PJM Offers Peek at Carbon Pricing Study
PJM’s Gary Helm offered stakeholders a peek inside the RTO’s methodology for its ongoing internal carbon pricing study and said staff chose the social cost of carbon (SCC) as a simulation metric.
“We don’t care what the price is; we just want a significant price for simulation,” Helm said of the choice, noting a number of states have been using the SCC since August 2016. “[The Regional Greenhouse Gas Initiative] is a few dollars, so it’s not really impacting dispatch. What if we have a carbon price that is such a level that it impacts dispatch?”
PJM’s simulation will observe the impacts of a $52.79/ton price on the market, including cases where prices rise or fall within 25% of that baseline.
Helm said one simulation will divide PJM into a non-carbon zone and a carbon zone — Maryland, Delaware and New Jersey, the three states the RTO expects to be participating in RGGI. Another simulation will measure a regionwide carbon price, ultimately considered the simplest policy to accommodate.
Staff will research the effects of one-way and two-way border adjustments to minimize both environmental and economic leakage between the regions.

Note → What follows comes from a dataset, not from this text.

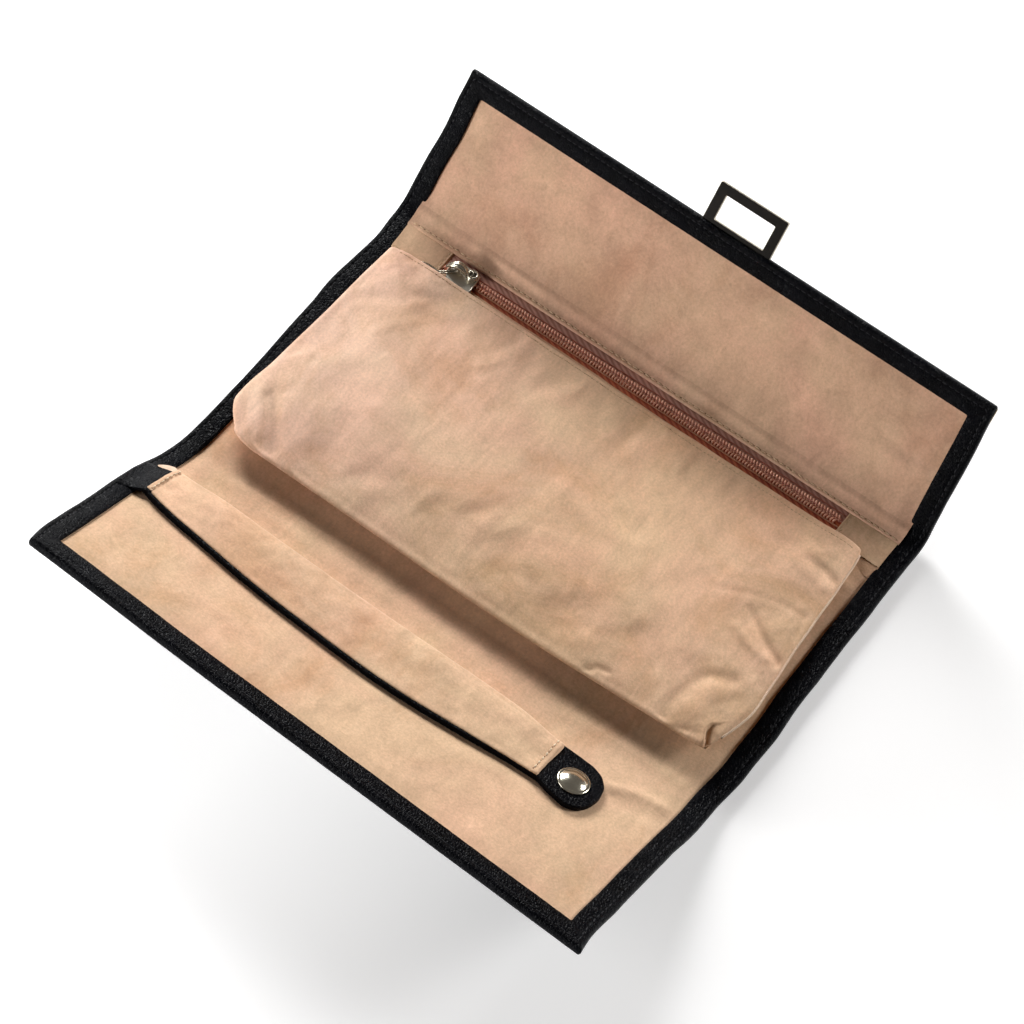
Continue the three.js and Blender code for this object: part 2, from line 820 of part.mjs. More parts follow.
const facingHalf = windowHalfWidth - layerGap;
const facing = block(
  [-facingHalf, facingHalf],
  [facingY, backSpineSpan.to],
  [facingZ, facingZ + facingThickness],
);
const tabYs = [pouchHemReach + layerGap, facingY - layerGap];
const tabZs = [facingZ, facingZ + endTabThickness];
backSpine.add(
  meshOf("back_spine_cover", leatherCover(backSpineSpan), materials.leather),
  meshOf("pocket_lining", pocketLining, materials.suede),
  meshOf("zip_tape_lower", tapes.lower, materials.tape),
  meshOf("zip_tape_upper", tapes.upper, materials.tape),
  meshOf("zip_coil_lower", coilRow(-1), materials.coil),
  meshOf("zip_coil_upper", coilRow(1), materials.coil),
  meshOf("zip_facing", facing, materials.suede),
  meshOf("zip_end_left", block([-facingHalf, zipLeftX - layerGap], tabYs, tabZs), materials.suede),
  meshOf("zip_end_right", block([zipRightX + layerGap, facingHalf], tabYs, tabZs), materials.suede),
);
addFold("back_fold_inner", centre, backFoldY, 0, 1, liningLevels, [
  pocketLiningZ,
  pocketLiningZ + liningThickness,
]);
addFold("back_fold_outer", backSpine, backSpineLength, backFlapRestDegrees, 1, [
  facingZ,
  facingZ + liningThickness,
]);

// Slider: two plates joined by a post between the rows, with flanges down its sides
const slider = new THREE.Group();
slider.position.set(sliderX, zipOffset, 0);
backSpine.add(slider);
const plateZ = tapeTop + coilHeight + sliderGap;
const plateTop = plateZ + sliderPlateThickness;

function sliderOutline(inset = 0) {
  const half = sliderLength / 2 - inset;
  const shoulder = sliderShoulderWidth / 2 - inset;
  const tail = sliderTailWidth / 2 - inset;
  const shape = new THREE.Shape();
  shape.moveTo(half, -tail);
  shape.lineTo(half, tail);
  shape.bezierCurveTo(half / 4, tail, 0, shoulder, -half / 2, shoulder);
  shape.quadraticCurveTo(-half, shoulder, -half, shoulder / 2);
  shape.quadraticCurveTo(-half, shoulder / 8, -half * sliderNotchShare, 0);
  shape.quadraticCurveTo(-half, -shoulder / 8, -half, -shoulder / 2);
  shape.quadraticCurveTo(-half, -shoulder, -half / 2, -shoulder);
  shape.bezierCurveTo(0, -shoulder, half / 4, -tail, half, -tail);
  return shape;
}

const underTop = tapeZ - sliderUnderGap;
const underZ = underTop - sliderUnderThickness;
const channelHalf = coilWidth + zipHalfGap + sliderGap;
const skirt = slabOf(sliderOutline(), plateZ - sliderFlangeDrop, plateZ, 6).subtract(
  block(
    [-sliderLength, sliderLength],
    [-sliderTailWidth / 2 + sliderFlangeThickness, sliderTailWidth / 2 - sliderFlangeThickness],
    [plateZ - sliderFlangeDrop - overrun, plateZ + overrun],
  ),
);
const sliderPost = block(
  [-sliderLength / 2 + sliderPlateThickness + overrun, -sliderLength / 2 + sliderPlateThickness + overrun + sliderPostLength],
  [-sliderPostThickness / 2, sliderPostThickness / 2],
  [underZ, plateTop],
);
const sliderBody = slabOf(sliderOutline(), plateZ, plateTop, 6)
  .add(skirt)
  .add(slabOf(sliderOutline(sliderFlangeThickness), underZ, underTop, 6))
  .add(sliderPost);

// Bail: a flat arch whose right foot ends in a round eye
const archOuter = new THREE.Shape();
archOuter.moveTo(bailX + bailHalfLength, plateTop);
archOuter.absellipse(bailX, plateTop, bailHalfLength, bailHeight, 0, Math.PI);
archOuter.lineTo(bailX - bailHalfLength + bailThickness, plateTop);
archOuter.absellipse(
  bailX,
  plateTop,
  bailHalfLength - bailThickness,
  bailHeight - bailThickness,
  Math.PI,
  0,
  true,
);
const arch = slabOf(archOuter, -bailWidth / 2, bailWidth / 2, 8).rotate([90, 0, 0]);
const eye = cylinder(2 * bailEyeRadius, plateTop, plateTop + bailEyeThickness, bailEyeX, 0, 20).subtract(
  cylinder(2 * bailEyeBore, plateTop - overrun, plateTop + bailEyeThickness + overrun, bailEyeX, 0, 16),
);
slider.add(
  meshOf("zip_slider", sliderBody, materials.metal),
  meshOf("zip_bail", arch.add(eye), materials.metal),
);

// Pull: its crossbar turns inside the bail, and its slot passes round the bail's foot
const pull = new THREE.Group();
pull.position.set(bailX, 0, plateTop + pullRise);
pull.rotation.z = radians(pullRestDegrees);
const pullShape = new THREE.Shape();
const pullEnd = pullLength - pullTabWidth / 2;
pullShape.moveTo(pullBarWidth / 2, -pullHeadWidth / 2);
pullShape.lineTo(pullBarWidth / 2, pullHeadWidth / 2);
pullShape.lineTo(-pullHeadLength / 2, pullHeadWidth / 2);
pullShape.quadraticCurveTo(-pullHeadLength, pullHeadWidth / 2, -pullHeadLength - pullBarWidth, pullTabWidth / 2);
pullShape.lineTo(-pullEnd, pullTabWidth / 2);
pullShape.absarc(-pullEnd, 0, pullTabWidth / 2, Math.PI / 2, 1.5 * Math.PI);
pullShape.lineTo(-pullHeadLength - pullBarWidth, -pullTabWidth / 2);
pullShape.quadraticCurveTo(-pullHeadLength, -pullHeadWidth / 2, -pullHeadLength / 2, -pullHeadWidth / 2);
pullShape.lineTo(pullBarWidth / 2, -pullHeadWidth / 2);
const slotCentre = -(pullBarWidth + pullSlotLength) / 2;
pullShape.holes.push(
  roundedRectangle(pullSlotLength, pullSlotWidth, pullBarWidth / 2, slotCentre, 0),
);
pull.add(
  meshOf("zip_pull", slabOf(pullShape, -pullThickness / 2, pullThickness / 2, 6), materials.metal),
);
slider.add(pull);

// Back flap, notched for the clasp frame's hidden bar
const backFlapSpan = { from: foldHalfGap, to: backFlapLength, way: 1, closed: true };
const frameXs = [
  frameCentreX - frameWidth / 2 - frameClearance,
  frameCentreX + frameWidth / 2 + frameClearance,
];
const frameZ = zLeatherTop + frameClearance;
const frameTop = frameZ + frameThickness;
const frameNotch = block(
  frameXs,
  [backFlapLength - frameSeat - frameClearance, backFlapLength + overrun],
  [zLeatherTop, zLip],
);
const frameOutline = roundedRectangle(
  frameWidth,
  frameReach + frameSeat,
  frameCornerRadius,
  frameCentreX,
  backFlapLength + (frameReach - frameSeat) / 2,
);
frameOutline.holes.push(
  roundedRectangle(
    frameWindowWidth,
    frameWindowDepth,
    frameCornerRadius,
    frameCentreX,
    backFlapLength + frameWindowDepth / 2,
  ),
);
backFlap.add(
  meshOf("back_cover", leatherCover(backFlapSpan).subtract(frameNotch), materials.leather),
  meshOf("back_board", stiffBoard(backFlapSpan).subtract(frameNotch), materials.board),
  meshOf("back_lining", suedeLining(backFlapSpan).subtract(frameNotch), materials.suede),
  meshOf("clasp_frame", slabOf(frameOutline, frameZ, frameTop, 3), materials.metal),
);

// Pouch: hangs by its hem from the zip's lower tape and lies over the centre panel
const pouch = new THREE.Group();
pouch.position.set(0, backFoldY - pouchHingeOffset, pouchHingeRise);
pouch.rotation.x = -radians(pouchRestDegrees);
centre.add(pouch);

function pouchEdge(side, t, inset = 0) {
  const y = pouchLength * t;
  const top = side < 0 ? pouchLeftX : pouchRightX;
  const splay = side < 0 ? pouchLeftSplay : pouchRightSplay;
  const intoCorner = Math.max(0, y - (pouchLength - pouchCornerRadius));
  const corner = pouchCornerRadius - Math.sqrt(Math.max(0, pouchCornerRadius ** 2 - intoCorner ** 2));
  return [top + side * (splay * t - corner - inset), -layerGap - (pouchLength - layerGap - inset) * t];
}

// Rows bunch up towards the round corners
const bunched = (u) => 1 - (1 - u) ** pouchBunchShare;

function pouchDome({ inset, bottom, crown, rim }) {
  return crowned({
    rows: 20,
    columns: 16,
    rowAt: bunched,
    edgeA: (t) => pouchEdge(-1, t, inset),
    edgeB: (t) => pouchEdge(1, t, inset),
    bottom,
    top: (t, w) => {
      const across = Math.max(0, 1 - (2 * w - 1) ** 6);
      const rise = pouchRimShare + t / pouchRiseShare;
      const along = Math.max(0, 1 - t ** 8) * Math.min(1, rise);
      return rim + (crown - rim) * across * along;
    },
  });
}

const pouchBackZ = -pouchWall - layerGap;
const pouchFront = pouchDome({
  inset: 0,
  bottom: -pouchWall + layerGap / 2,
  crown: pouchCrown,
  rim: pouchRim,
}).subtract(
  pouchDome({
    inset: pouchWall,
    bottom: -pouchWall - overrun,
    crown: pouchCrown - pouchWall,
    rim: pouchRim - pouchWall,
  }),
);
const pouchBack = crowned({
  rows: 20,
  columns: 1,
  rowAt: bunched,
  edgeA: (t) => pouchEdge(-1, t),
  edgeB: (t) => pouchEdge(1, t),
  bottom: pouchBackZ - pouchWall + layerGap,
  top: () => pouchBackZ + layerGap / 2,
});
pouch.add(
  meshOf("pouch_front", pouchFront, materials.suede),
  meshOf("pouch_back", pouchBack, materials.suede),
);
const hem = block(
  [pouchLeftX, pouchRightX],
  [backFoldY - pouchHingeOffset + layerGap, backFoldY + pouchHemReach],
  [facingZ, facingZ + pouchHemThickness],
);
centre.add(meshOf("pouch_hem", hem, materials.suede));

export default jewelryRoll;
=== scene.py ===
"""Looks of a jewelry roll that lies open: leather shell, suede lining, zipped pouch, ring bar and clasp."""

import math

import bpy
import numpy as np
from mathutils import Matrix, Vector


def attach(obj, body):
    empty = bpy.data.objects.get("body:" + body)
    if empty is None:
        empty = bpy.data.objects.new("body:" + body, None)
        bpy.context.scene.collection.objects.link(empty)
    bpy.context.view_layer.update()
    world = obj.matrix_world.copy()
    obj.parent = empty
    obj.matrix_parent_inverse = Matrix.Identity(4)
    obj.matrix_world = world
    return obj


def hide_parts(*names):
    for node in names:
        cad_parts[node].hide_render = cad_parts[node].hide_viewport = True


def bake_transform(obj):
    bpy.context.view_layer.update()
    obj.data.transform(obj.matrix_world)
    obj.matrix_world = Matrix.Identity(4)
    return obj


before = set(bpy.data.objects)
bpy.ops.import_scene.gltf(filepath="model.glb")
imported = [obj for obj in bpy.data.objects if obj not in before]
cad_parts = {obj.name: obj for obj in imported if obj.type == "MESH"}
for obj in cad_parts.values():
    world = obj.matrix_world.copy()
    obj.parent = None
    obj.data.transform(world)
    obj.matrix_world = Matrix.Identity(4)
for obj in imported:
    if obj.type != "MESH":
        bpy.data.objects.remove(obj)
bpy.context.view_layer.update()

# Sizes in millimetres and angles in degrees, the same as the solids

MM = 0.001
HALF_WIDTH = 125.0
BORDER = 8.8
MID_HEIGHT = 2.0
LINING_TOP = 1.2
FRONT_END = -159.2
BACK_END = 144.6
FRONT_INNER = 59.2
FRONT_OUTER = 75.2
BACK_INNER = 59.2
BACK_OUTER = 79.8
FRONT_ANGLE = 12.0
BACK_ANGLE = 52.0
FOLD_REACH = 5.0
BACK_FOLD_REACH = 6.0


# The folded shape: a point of the flat roll is carried to where it lies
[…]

Stakeholders Lukewarm on Revisiting Market Seller Offer Cap
As members await a FERC ruling on PJM’s market seller offer cap (MSOC), the RTO said it would consider alternative measurements for performance assessment hours (PAHs) — if stakeholders want to revisit negotiations.
The change of heart comes after PJM asked FERC to dismiss the Monitor’s complaint that its default MSOC was overstated, arguing that a lack of stakeholder consensus and prior commission approval of CP proved otherwise. (See PJM: Dismiss Monitor’s Offer Cap Complaint.)

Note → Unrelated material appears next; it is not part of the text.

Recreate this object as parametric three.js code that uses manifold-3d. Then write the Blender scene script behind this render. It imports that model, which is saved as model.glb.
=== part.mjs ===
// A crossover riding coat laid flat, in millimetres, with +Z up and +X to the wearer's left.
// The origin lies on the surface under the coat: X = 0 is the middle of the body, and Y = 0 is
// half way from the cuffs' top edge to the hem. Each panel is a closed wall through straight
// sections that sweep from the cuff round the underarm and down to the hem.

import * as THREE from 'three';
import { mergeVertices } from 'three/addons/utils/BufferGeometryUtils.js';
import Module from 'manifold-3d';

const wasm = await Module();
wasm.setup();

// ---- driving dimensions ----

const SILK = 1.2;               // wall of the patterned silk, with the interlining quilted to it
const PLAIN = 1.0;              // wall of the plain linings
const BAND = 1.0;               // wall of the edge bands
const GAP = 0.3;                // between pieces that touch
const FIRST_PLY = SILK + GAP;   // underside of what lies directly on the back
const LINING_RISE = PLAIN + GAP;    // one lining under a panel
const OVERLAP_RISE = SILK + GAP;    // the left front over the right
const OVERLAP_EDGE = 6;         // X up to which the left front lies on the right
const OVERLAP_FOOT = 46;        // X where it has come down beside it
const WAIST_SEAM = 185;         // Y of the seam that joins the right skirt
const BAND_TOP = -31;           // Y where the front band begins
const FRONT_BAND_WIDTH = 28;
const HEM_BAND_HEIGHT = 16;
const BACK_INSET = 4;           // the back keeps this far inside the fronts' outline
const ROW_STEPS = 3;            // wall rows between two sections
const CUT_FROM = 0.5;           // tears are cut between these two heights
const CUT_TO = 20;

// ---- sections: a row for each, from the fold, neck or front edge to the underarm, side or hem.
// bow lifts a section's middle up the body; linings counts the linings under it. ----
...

In August, the Monitor concluded that ratepayers were overcharged by $2.7 billion (41.5%) in the 2018 Base Residual Auction because of economic withholding encouraged by the inflated MSOC.
The timespan for measuring performance was changed from PAHs to five-minute performance assessment intervals (PAIs) in compliance with FERC Order 825 in 2018. PJM triggers a PAI when it determines a supply reliability issue exists, providing credits for generators that overperform their capacity commitments and penalties for those that underperform.

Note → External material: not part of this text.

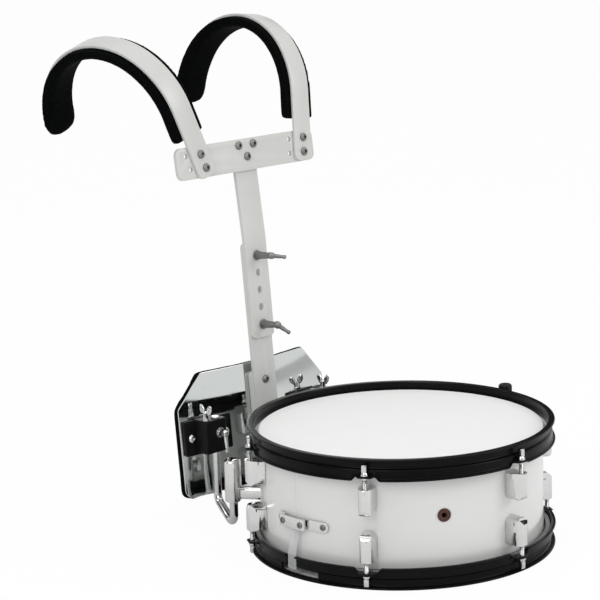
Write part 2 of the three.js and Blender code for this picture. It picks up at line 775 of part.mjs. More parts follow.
// Both straps start under an end plate and turn up outside the gate.
const strapStart = wireLength / 2 + endPlateLength - strapTuck;
const strapBend = strapLevel + strapWidth / 4;
const strapFoot = [[strapStart, strapLevel], [strapRun - strapWidth / 4, strapLevel], [strapRun, strapBend]];

// The butt's strap runs over the hoop's lip and in behind the clamp.
function buttStrap() {
  const under = shellRadius + 2 * seat + buttThickness;
  return ribbon([...strapFoot, [strapRun, hoopHeight + strapThickness], [under, buttHeight - buttTall], [under, buttHeight]]);
}

// The strainer's strap runs straight up into the carriage.
function strainerStrap() {
  return ribbon([...strapFoot, [strapRun, strapClampTop]]);
}

// A curved strip that follows the shell, drawn flat as length by height and bent round the drum
function shellStrip(length, height, inner, outer, corner, offset, steps) {
  const half = (length / 2 / outer);
  const ring = [];
  const shape = new THREE.Shape();
  for (let i = 0; i <= steps; i += 1) ring.push(-half + (2 * half * i) / steps + offset / outer);
  ring.forEach((a, i) => {
    const place = [outer * Math.cos(a), outer * Math.sin(a)];
    if (i) shape.lineTo(...place);
    else shape.moveTo(...place);
  });
  [...ring].reverse().forEach((a) => shape.lineTo(inner * Math.cos(a), inner * Math.sin(a)));
  const strip = slab(shape, height).translate(0, 0, -height / 2);
  const face = roundedBox(offset - length / 2, offset + length / 2, -height / 2, height / 2, corner);
  const trim = panel(face, inner - overrun - buttTall, outer + overrun).rotateZ(-Math.PI / 2).scale(1, -1, 1);
  return common(strip, trim);
}

const buttScrew = (radius, y) => {
  const angle = y / radius;
  const head = revolve([
    [0, -buttThickness / 2], [buttScrewRadius, -buttThickness / 2], [buttScrewRadius, buttScrewHeight / 2],
    [buttScrewRadius - edgeRound, buttScrewHeight], [0, buttScrewHeight],
  ], rodSides);
  return head.rotateY(Math.PI / 2).translate(radius, 0, 0).rotateZ(angle);
};

function buttPlate() {
  const inner = shellRadius + seat;
  const outer = inner + buttThickness;
  const strip = shellStrip(buttLength, buttTall, inner, outer, buttTall / 2, 0, 5);
  const ends = [-1, 1].map((side) => buttScrew(outer, side * (buttLength / 2 - buttScrewInset)));
  return join(strip, ...ends).translate(0, 0, buttHeight);
}

function buttClamp() {
  const bow = (strapWidth / 2) ** 2 / (2 * shellRadius);
  const inner = shellRadius + 4 * seat + buttThickness + strapThickness + bow;
  const outer = inner + clampThickness;
  const low = clampOffset - clampLength / 2 + clampScrewInset;
  const high = clampOffset + clampLength / 2 - clampScrewInset;
  const strip = shellStrip(clampLength, clampTall, inner, outer, edgeRound, clampOffset, 4);
  return join(strip, buttScrew(outer, low), buttScrew(outer, high)).translate(0, 0, buttHeight - edgeRound);
}

const buttSide = station(-90);
piece('butt_plate', buttPlate(), chrome, buttSide);
piece('butt_clamp', buttClamp(), chrome, buttSide);
piece('butt_strap', buttStrap().rotateZ(buttStrapOffset / strapRun), strapPlastic, buttSide);

// Strainer: base plate with two cheeks, sliding carriage, knob with its rod, and lever
function strainerBase() {
  const half = strainerWidth / 2;
  const face = roundedBox(-half, half, strainerLow, strainerHigh, strainerPlate);
  const plate = panel(face, shellRadius - overrun, shellRadius + strainerPlate).rotateZ(-Math.PI / 2);
  const cheekSide = roundedBox(shellRadius + strainerPlate / 2, cheekReach, cheekLow, cheekHigh,
    [0, cheekCorner, cheekCorner, 0]);
  const cheeks = [-1, 1].map((side) => {
    const near = (side * cheekGap) / 2;
    const far = side * (cheekGap / 2 + cheekThickness);
    return panel(cheekSide, Math.min(near, far), Math.max(near, far));
  });
  const reach = cheekGap / 2 + cheekThickness + overrun;
  const pivot = rod(bore(leverPivotRadius), -reach, reach, rodSides).rotateX(Math.PI / 2)
    .translate(leverPivotCircle, 0, leverPivotHeight);
  return onShell(cut(join(plate, ...cheeks), pivot), 90);
}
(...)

So far, only one load shed event has occurred within PJM since the CP overhaul in 2015. The event spurred stakeholder action to revise the MSOC calculation, with four proposals failing to garner enough support for inclusion in the Tariff. PJM subsequently dropped the issue, insisting no further investigation was required. (See Monitor Defends Offer Cap Complaint.)
Stakeholders, however, expressed a mix of appreciation and hesitation on Wednesday at the offer to reopen negotiations.
“Does PJM believe in its heart of hearts that its answer is where we should be or is PJM open to other constructs?” Johnson said. “If we are just going to have the same conversation we had last year, then I think we are just better letting the complaint play out at FERC.”
“We don’t want to rehash the stakeholder process and use time to discuss matters that have already been discussed,” said Jason Barker of Exelon. “We keep having the conversation go around and around. I think we should get guidance from the commission first.”
Monitor Presents Updated 5-Minute Dispatch Problem Statement
The Monitor presented a revised problem statement about review processes for real-time security-constrained economic dispatch (RT SCED) and market pricing that PJM uses to send dispatch signals to generators and calculate LMPs.
Siva Josyula of Monitoring Analytics said a publishing price delay on April 8 — as well as a July 10, 2018, low area control error (ACE) event and corresponding Manual 11 revisions — call into question the transparency of PJM’s RT SCED processes.
The Monitor added work activities to the issue charge that ask the MIC to review the triggers for price-bounding violations and the timeline of publishing LMPs, as well as potential updates to LMP thresholds and procedures for validation checks and publishing prices. Stakeholders must also identify metrics for operator actions, including — but not limited to — biasing in the intermediate-term SCED, RT SCED and locational price calculator.
Double Payments Extend Beyond Fast-start
Adam Keech, executive director of PJM’s market operations, said a recent FERC order saying that current accounting practices provide double payments to fast-start resources puts the RTO in a difficult position.
“The issue is more of a day-ahead uplift issue,” he said. “We are left in this issue of how do we address it. If we just apply it to fast-start, it could be conceived as discriminatory. If we apply it everywhere else, it could be out of scope.”
The problem arises when PJM pays a generator for uplift in the day-ahead market but then dispatches that same resource in real time at a higher commitment. The generator has the ability to recover uplift costs PJM already paid it for a day earlier — except the issue is far broader than just fast-start resources.
Keech presented the issue as the first of several MIC educational sessions about the impacts of FERC’s recent order on the RTO’s fast-start pricing rules. (See FERC Orders Fast-start Rules for NYISO, PJM.) The RTO loses “tens of millions” annually on double payments — a relatively small problem by PJM’s standards, he said.
FERC wants PJM to address this matter in a compliance filing due July 31, as well as an informational report due Aug. 30 about how the new rules don’t raise market power concerns.